The Court also did not find that the December 2013 letter provides any evidence of affirmative misconduct regarding the §6707A penalties:

The December 26, 2013, letter does not specifically mention the § 6707A penalty but does reference correspondence dated September 19, 2013, the date the Form 843 documents were filed. (Doc. 34-1) at 21-22. This letter references a waiver of “all penalties” as agreed by IRA Gadway. Id. at 21. Construed in the light most favorable to Plaintiffs, this letter raises a question whether Manager Barrett, on behalf of the IRS, included the § 6707A penalty in the December 26, 2013, letter. Even so, this letter does not demonstrate affirmative misrepresentation or concealment necessary for a reasonable jury to find the IRS engaged in affirmative misconduct. Thus, Plaintiffs have not established a genuine issue of material fact requiring their claim of equitable estoppel to proceed to trial.

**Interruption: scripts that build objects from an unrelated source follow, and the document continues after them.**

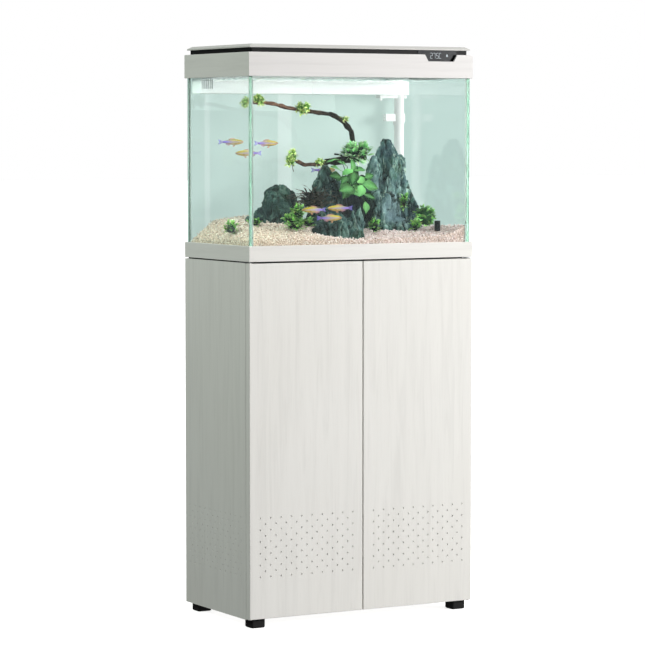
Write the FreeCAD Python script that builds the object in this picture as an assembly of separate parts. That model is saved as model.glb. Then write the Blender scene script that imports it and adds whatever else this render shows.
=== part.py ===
import FreeCAD, Part

import math
import os

# A planted glass aquarium with a filter hood, standing on a two-door cabinet. All sizes are in millimetres.
# The origin is on the floor under the middle of the footprint. +X is to the right for a person who faces
# the doors, the doors face -Y, and +Z is up.

Vector = FreeCAD.Vector
X_AXIS = Vector(1, 0, 0)
Y_AXIS = Vector(0, 1, 0)
Z_AXIS = Vector(0, 0, 1)
LEFT_AND_RIGHT = (-1, 1)

# Overall size and the stack of heights from the floor up
WIDTH = 600.0
DEPTH = 326.0
FOOT_HEIGHT = 20.0
CABINET_HEIGHT = 822.0
MAT_THICKNESS = 3.0
BASE_BAND_HEIGHT = 36.0
TANK_HEIGHT = 450.0
GLASS_SHOWING = 387.0
HOOD_HEIGHT = 55.0
COLLAR_HEIGHT = 10.5
LID_THICKNESS = 8.5

SIDE = WIDTH / 2
FRONT = -DEPTH / 2
BACK = DEPTH / 2
CABINET_BOTTOM = FOOT_HEIGHT
CABINET_TOP = CABINET_BOTTOM + CABINET_HEIGHT
TANK_BOTTOM = CABINET_TOP + MAT_THICKNESS
TANK_TOP = TANK_BOTTOM + TANK_HEIGHT
BAND_TOP = TANK_BOTTOM + BASE_BAND_HEIGHT
HOOD_BOTTOM = BAND_TOP + GLASS_SHOWING
HOOD_TOP = HOOD_BOTTOM + HOOD_HEIGHT
COLLAR_TOP = HOOD_TOP + COLLAR_HEIGHT
LID_TOP = COLLAR_TOP + LID_THICKNESS

# Cabinet
BOARD = 16.0
TOP_BOARD = 18.0
DOOR_THICKNESS = 18.0
DOOR_BACK_GAP = 2.0
DOOR_GAP = 3.0
BACK_BOARD = 5.0
CARCASS_FRONT = FRONT + DOOR_THICKNESS + DOOR_BACK_GAP
CARCASS_BACK = BACK - BACK_BOARD
INNER_SIDE = SIDE - BOARD
CARCASS_FLOOR = CABINET_BOTTOM + BOARD
CARCASS_CEILING = CABINET_TOP - TOP_BOARD
EDGE_RADIUS = 1.2
SHELF_TOP = 436.0
SHELF_SETBACK = 22.0
SHELF_PLAY = 0.5
SHELF_PIN_RADIUS = 2.5
SHELF_PIN_LENGTH = 16.0
SHELF_PIN_SPACING = 200.0

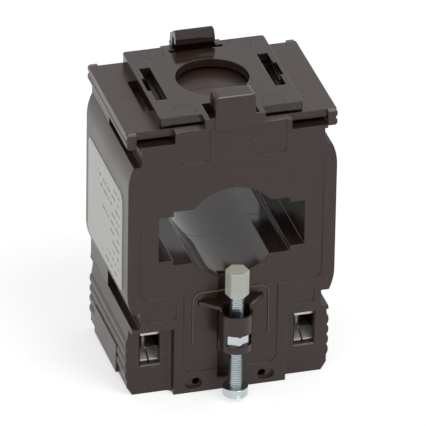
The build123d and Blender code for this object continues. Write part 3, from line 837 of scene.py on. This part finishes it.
class TRANSFORMER_OT_clamp_screw(TransformerOperator, bpy.types.Operator):
    """Models the bar-locking screw with its thread and slotted head"""

    bl_idname = "transformer.clamp_screw"
    bl_label = "Clamp screw"

    def execute(self, context):
        sizes = context.scene.transformer_sizes
        zinc = plated_metal("zinc_plating", context.scene.transformer_colours.zinc, 0.18, 9000)
        screw = slotted_screw("locking_screw", "clamp_screw", sizes.clamp_thread,
                              sizes.clamp_pitch, sizes.clamp_head_height,
                              sizes.clamp_slot_width, sizes.clamp_slot_depth, sizes.head_round)
        dress(screw, "clamp_screw", zinc, "clamp_screw")
        return {"FINISHED"}


class TRANSFORMER_OT_clamp_nut(TransformerOperator, bpy.types.Operator):
    """Models the chamfered nut in the bracket"""

    bl_idname = "transformer.clamp_nut"
    bl_label = "Clamp nut"

    def execute(self, context):
        sizes = context.scene.transformer_sizes
        low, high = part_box("clamp_nut")
        centre = ((low.x + high.x) / 2, (low.y + high.y) / 2)
        corner = (high.x - low.x) / sqrt(3)
        nut = disc("locking_nut", centre, low.z, high.z, corner, vertices=6)
        turned = disc("turned", centre, low.z, high.z, corner, vertices=96)
        soften(turned, sizes.nut_chamfer, segments=1)
        cut(nut, turned, "INTERSECT")
        bore = sizes.clamp_thread / 2 + sizes.running_gap
        cut(nut, disc("bore", centre, low.z - MM, high.z + MM, bore))
        soften(nut, sizes.nut_round, segments=2)
        dress(nut, "case", bpy.data.materials["zinc_plating"], "clamp_nut")
        return {"FINISHED"}


class TRANSFORMER_OT_clamp_tip(TransformerOperator, bpy.types.Operator):
    """Models the hexagonal nylon tip"""

    bl_idname = "transformer.clamp_tip"
    bl_label = "Clamp tip"

    def execute(self, context):
        sizes = context.scene.transformer_sizes
        low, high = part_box("clamp_tip")
        centre = ((low.x + high.x) / 2, (low.y + high.y) / 2)
        corner = (high.x - low.x) / 2 / cos(sizes.tip_turn)
        tip = disc("nylon_tip", centre, low.z, high.z, corner, vertices=6,
                   turn=sizes.tip_turn - tau / 12)
        soften(tip, sizes.tip_round)
        bore = sizes.clamp_thread / 2 + sizes.running_gap
        cut(tip, disc("bore", centre, low.z - MM, low.z + sizes.tip_grip, bore))
        colours = context.scene.transformer_colours
        nylon = natural_nylon("natural_nylon", colours.nylon, colours.nylon_top_shade)
        dress(tip, "clamp_tip", nylon, "clamp_tip")
        return {"FINISHED"}


class TRANSFORMER_OT_terminals(TransformerOperator, bpy.types.Operator):
    """Models the saddles and screws of both terminals and finishes their bars"""

    bl_idname = "transformer.terminals"
    bl_label = "Terminals"

    def execute(self, context):
        sizes = context.scene.transformer_sizes
        colours = context.scene.transformer_colours
        nickel = plated_metal("nickel_plating", colours.nickel, 0.34, 6000)
        rough_nickel = plated_metal("saddle_plating", colours.saddle, 0.52, 2500)
        first = "terminal_screw_" + SIDES[0]
        modelled = None
        for side in SIDES:
            name, node = "wire_screw_" + side, "terminal_screw_" + side
            if modelled is None:
                screw = self.screw(sizes, name, node)
                modelled = screw.data.copy()
            else:
                screw = placed(name, modelled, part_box(node)[0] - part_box(first)[0])
            dress(screw, node, nickel, node)
            paint(nickel, "terminal_bar_" + side)
            self.saddle(sizes, side, rough_nickel)
        return {"FINISHED"}

    def screw(self, sizes, name, node):
        """A terminal screw, head down."""
        return slotted_screw(name, node, sizes.terminal_thread, sizes.terminal_pitch,
                             sizes.terminal_head_height, sizes.terminal_slot_width,
                             sizes.terminal_slot_depth, sizes.head_round)

    def saddle(self, sizes, side, metal):
        """A stamped saddle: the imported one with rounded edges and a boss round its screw."""
        node = "terminal_saddle_" + side
        low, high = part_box("terminal_screw_" + side)
        centre = ((low.x + high.x) / 2, (low.y + high.y) / 2)
        saddle = packed_copy("wire_saddle_" + side, node)
        soften(saddle, sizes.sheet_round, segments=2)
        ramp_lip, sheet = 0.6 * MM, 1.2 * MM
        plate_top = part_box(node)[0].z + ramp_lip + sheet
        sunk, boss_round = 0.1 * MM, 0.25 * MM
        boss = disc("boss", centre, plate_top - sunk, plate_top + sizes.boss_height,
                    sizes.boss_radius)
        soften(boss, boss_round)
        bore = sizes.terminal_thread / 2 + sizes.running_gap
        cut(boss, disc("bore", centre, plate_top - MM, plate_top + 2 * MM, bore))
        join(saddle, boss)
        dress(saddle, node, metal, node)


class TRANSFORMER_PT_panel(bpy.types.Panel):
    """Lists the operators in the sidebar"""

    bl_label = "Current transformer"
    bl_idname = "TRANSFORMER_PT_panel"
    bl_space_type = "VIEW_3D"
    bl_region_type = "UI"
    bl_category = "Transformer"

    def draw(self, context):
        for operator in OPERATORS:
            self.layout.operator(operator.bl_idname)


OPERATORS = (
    TRANSFORMER_OT_stage,
    TRANSFORMER_OT_case,
    TRANSFORMER_OT_clip,
    TRANSFORMER_OT_front_frame,
    TRANSFORMER_OT_label,
    TRANSFORMER_OT_ring,
    TRANSFORMER_OT_clamp_screw,
    TRANSFORMER_OT_clamp_nut,
    TRANSFORMER_OT_clamp_tip,
    TRANSFORMER_OT_terminals,
)
CLASSES = (TransformerSizes, TransformerColours, *OPERATORS, TRANSFORMER_PT_panel)


def register():
    for cls in CLASSES:
        bpy.utils.register_class(cls)
    bpy.types.Scene.transformer_sizes = bpy.props.PointerProperty(type=TransformerSizes)
    bpy.types.Scene.transformer_colours = bpy.props.PointerProperty(type=TransformerColours)


def unregister():
    del bpy.types.Scene.transformer_colours
    del bpy.types.Scene.transformer_sizes
    for cls in reversed(CLASSES):
        bpy.utils.unregister_class(cls)


def main():
    """Runs every operator in order."""
    register()
    bpy.ops.transformer.stage()
    bpy.ops.transformer.case()
    bpy.ops.transformer.clip()
    bpy.ops.transformer.front_frame()
    bpy.ops.transformer.label()
    bpy.ops.transformer.ring()
    bpy.ops.transformer.clamp_screw()
    bpy.ops.transformer.clamp_nut()
    bpy.ops.transformer.clamp_tip()
    bpy.ops.transformer.terminals()


if __name__ == "__main__":
    main()
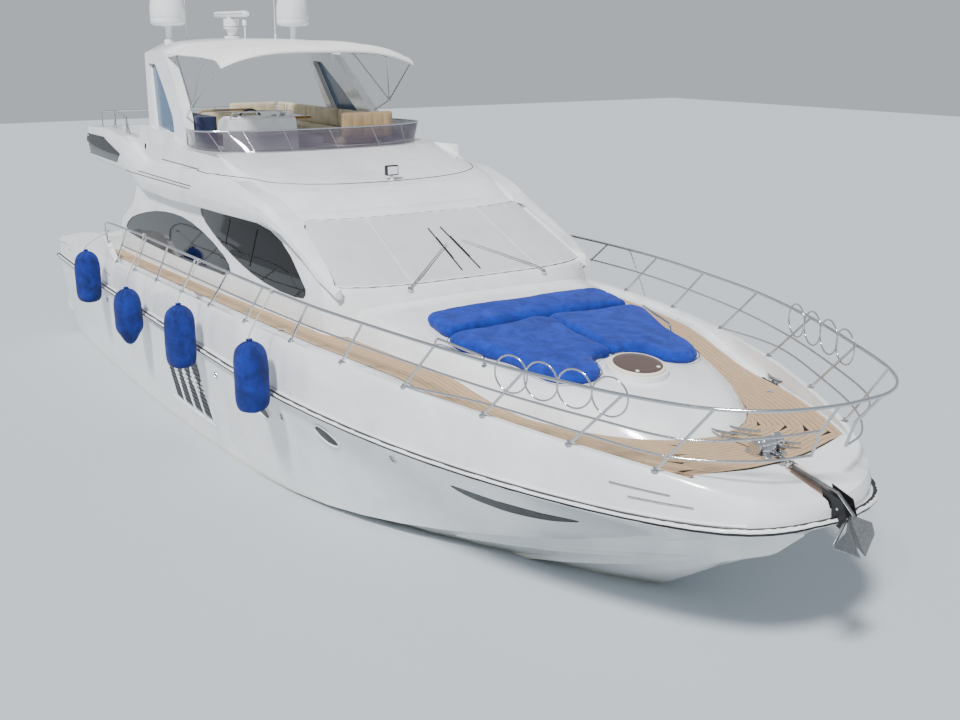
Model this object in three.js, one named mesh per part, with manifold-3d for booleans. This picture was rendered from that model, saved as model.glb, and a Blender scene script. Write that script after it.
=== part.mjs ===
// Flybridge motor yacht, in millimetres: +X forward, +Y to port, +Z up.
// The origin is on the centreline at the waterline, halfway along the boat.
import * as THREE from "three";
import Module from "manifold-3d";

const wasm = await Module();
wasm.setup();
const { Manifold, Mesh } = wasm;

// Driving sizes
const BEAM = 4900;
const HALF = BEAM / 2;
const DECK_Z = 1700;
const SOLE_Z = 1250;
const FLY_Z = 3280;
const CEILING_Z = 3200;
const SPLIT_Z = 3120;
const CLEAR = 0.5;
const TRANSOM_X = -7000;
const STERN_X = -8250;
const HOUSE_AFT_X = -3450;
const WING_AFT_X = -4800;
const WELL_BOW_X = 7540;

// Hull lines from the transom to the stem, one row per station.
const HULL_COLUMNS = ["keelX", "keelZ", "chineX", "chineY", "chineZ", "railX", "railY", "railZ", "capZ"];
const HULL_ROWS = [
  [-6950, -600, -6965, 2100, -90, -7000, 2340, 1430, 1750],
  [-5600, -640, -5600, 2180, -80, -5600, 2400, 1430, 1840],
  [-3600, -700, -3600, 2250, -60, -3600, 2435, 1430, 1860],
  [-1600, -750, -1600, 2270, -40, -1600, HALF, 1430, 1920],
  [400, -780, 400, 2210, -10, 400, HALF, 1420, 1975],
  [2100, -780, 2100, 2050, 30, 2150, 2430, 1410, 2010],
  [3300, -740, 3300, 1770, 110, 3400, 2330, 1400, 2010],
  [4200, -660, 4300, 1400, 230, 4600, 2140, 1390, 1975],
  [5000, -510, 5200, 1000, 390, 5600, 1885, 1385, 1920],
  [5700, -230, 6000, 640, 570, 6400, 1600, 1380, 1855],
  [6250, 90, 6700, 370, 770, 7050, 1310, 1380, 1790],
  [6700, 390, 7250, 170, 950, 7550, 1020, 1390, 1715],
  [7000, 590, 7560, 70, 1050, 7870, 740, 1405, 1650],
  [7180, 700, 7720, 25, 1110, 8040, 420, 1420, 1605],
  [7280, 780, 7800, 0, 1160, 8140, 0, 1440, 1580],
];

// Deckhouse plan at rising heights.
const HOUSE_COLUMNS = ["z", "frontX", "cornerX", "cornerY", "midY", "aftY"];
const HOUSE_ROWS = [
  [1700, 3110, 2500, 1800, 1880, 1860],
  [2250, 3010, 2460, 1795, 1870, 1850],
  [2450, 2920, 2390, 1765, 1850, 1840],
  [3090, 1500, 1060, 1625, 1770, 1780],
  [3300, 1010, 640, 1600, 1760, 1780],
];

// Flybridge moulding plan at rising heights.
const FLY_COLUMNS = ["z", "frontX", "cornerX", "cornerY", "midY", "aftY", "aftX"];
const FLY_ROWS = [
  [3060, 1565, 1120, 1630, 1760, 1700, -6380],
  [3150, 1360, 930, 1640, 1790, 1760, -6480],
  [3350, 800, 460, 1620, 1790, 1780, -6600],
  [3412, 470, 120, 1615, 1785, 1775, -6610],
  [3620, -540, -880, 1640, 1760, 1740, -6640],
];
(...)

The key problem here was not getting an explicit explanation of what the IRS agent meant by removing the penalties.  The taxpayers appear to have assumed that all penalties the IRS planned to assert would be on the examination report.  While that assumption appears reasonable on its face, the §6707A penalty is in a somewhat different category.

As well, the agent had agreed to remove the penalties on the report—and only §6662 penalties showed on the report.

Finally, as the Court notes, absent a formal closing agreement the IRS is not barred from asserting additional tax for the year in question.  While it is not the norm for the IRS to go back to the same year to go after penalties under a new issue, it clearly is something the IRS can do.